In the latter half of Part 1, Brooks turns his attention to the second mountain. It is important to keep in mind that the entirety of Part 1 is centered on a metaphorical narrative: the ascent up the first mountain, the descent into the valley, the isolation of the wilderness, and the resolve to climb the second mountain. Though Brooks allows for the possibility that some may climb the second mountain first, his narrative is not framed around this life path. The reasons for this are twofold, at the least. First, his personal life path began with the “first mountain,” and, for Brooks, the entire book is deeply personal. Second, given the cultural climate and typical Western norms, the trajectory Brooks emphasizes is, he claims, the norm and part of The Problems of American Culture.

It can be useful to understand the moving parts of the metaphor and the corresponding ethical/psychological development through their connections to one another. For instance, Brooks discusses how those who are lost in the wilderness can forge the resolve to reorient themselves in life to tackle the second mountain. Since the kind of self-generated willpower that energizes resolve is typically associated with first-mountain pursuit, one may infer that the virtues and character traits developed during the first-mountain phase of life can actually be implemented for use on the second mountain (at least to some degree). This means that the two mountains should not be seen as utterly disconnected. In the valley of suffering, a person learns of the serious insufficiencies of the character they developed to climb the first mountain, but this does not mean those character traits are useless or bad.
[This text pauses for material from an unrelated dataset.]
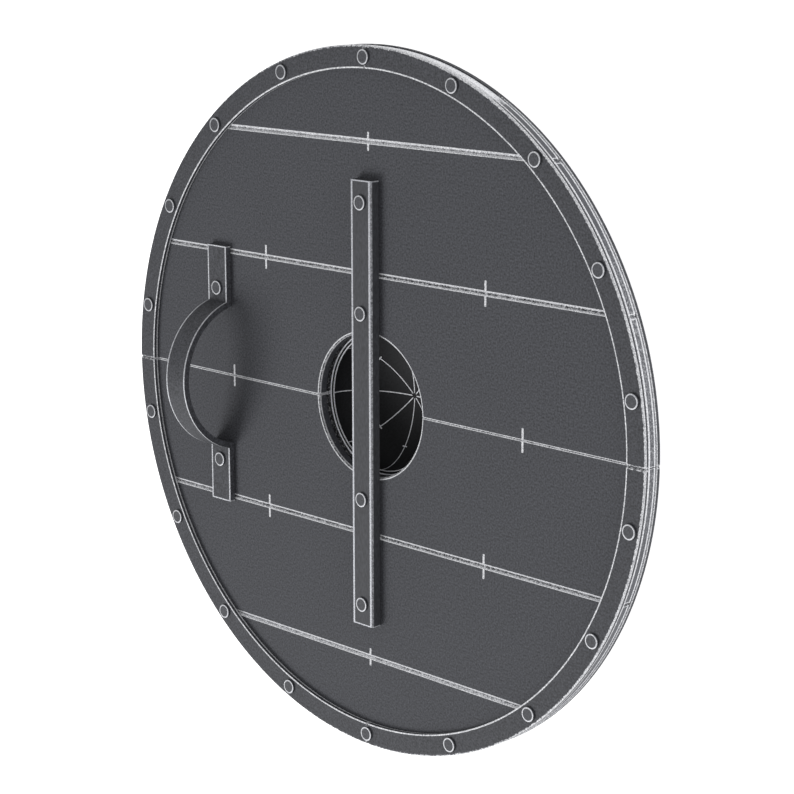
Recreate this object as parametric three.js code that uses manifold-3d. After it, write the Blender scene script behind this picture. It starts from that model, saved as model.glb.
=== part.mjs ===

They are simply insufficient for the heart and soul of life, according to Brooks.

Down in the valley, Brooks writes, people are confronted with the “primeval country” in their hearts, which exposes a fundamental longing to connect. Brooks universalizes that all humans are, at root, motivated by a heart that seeks connection and self-transcendence. This is perhaps part of why Brooks integrates the work of so many other authors, intellectuals, and religious figures from various traditions. The Second Mountain is not a memoir of his personal experiences, though they are not irrelevant. It is, instead, about a possible life trajectory, one that is in theory open to all people. The human existential position is not idiosyncratic but communicable to others.

Much of the second-mountain pursuit is about the choice to make and maintain lasting commitments. From this perspective, we can see the resolve forged in the wilderness and the willpower developed on the first mountain as proto-virtues that are useful for the strength needed to stay committed. The connection of these commitments is a central point of the relationalist view:

Character is not something you build sitting in a room thinking about the difference between right and wrong and about your own willpower. Character emerges from our commitments. If you want to inculcate character in someone else, teach them how to form commitments—temporary ones in childhood, provisional ones in youth, permanent ones in adulthood (59).

Commitments generate character, but they are not pursued to generate character, as a first-mountain person may think. Instead, they are forged out of passion for lasting connection. Brooks writes, “a commitment is a promise made from love” (55). Though Brooks does not explicitly state such, the two primary effects Brooks consistently emphasizes, love and joy, parallel two of his primary metaphysical realities, the heart and the soul. Brooks asks his readers to believe in the existence of a soul presumably because this belief serves as a kind of propositional, axiomatic base for practically engaging any of his other ideas or projects. This reveals just how metaphysically foundational the soul is for Brooks. He does not require that the reader believe in God. He does, though, claim that every human being has a soul and that this soul “is of infinite value and dignity” (46). The project of commitment, which is the foundation of the second-mountain endeavor writ large, is, in some implicit sense, deeply connected to this belief. Without a tacit belief in the soul, committed connections to others could be, philosophically speaking, incoherent.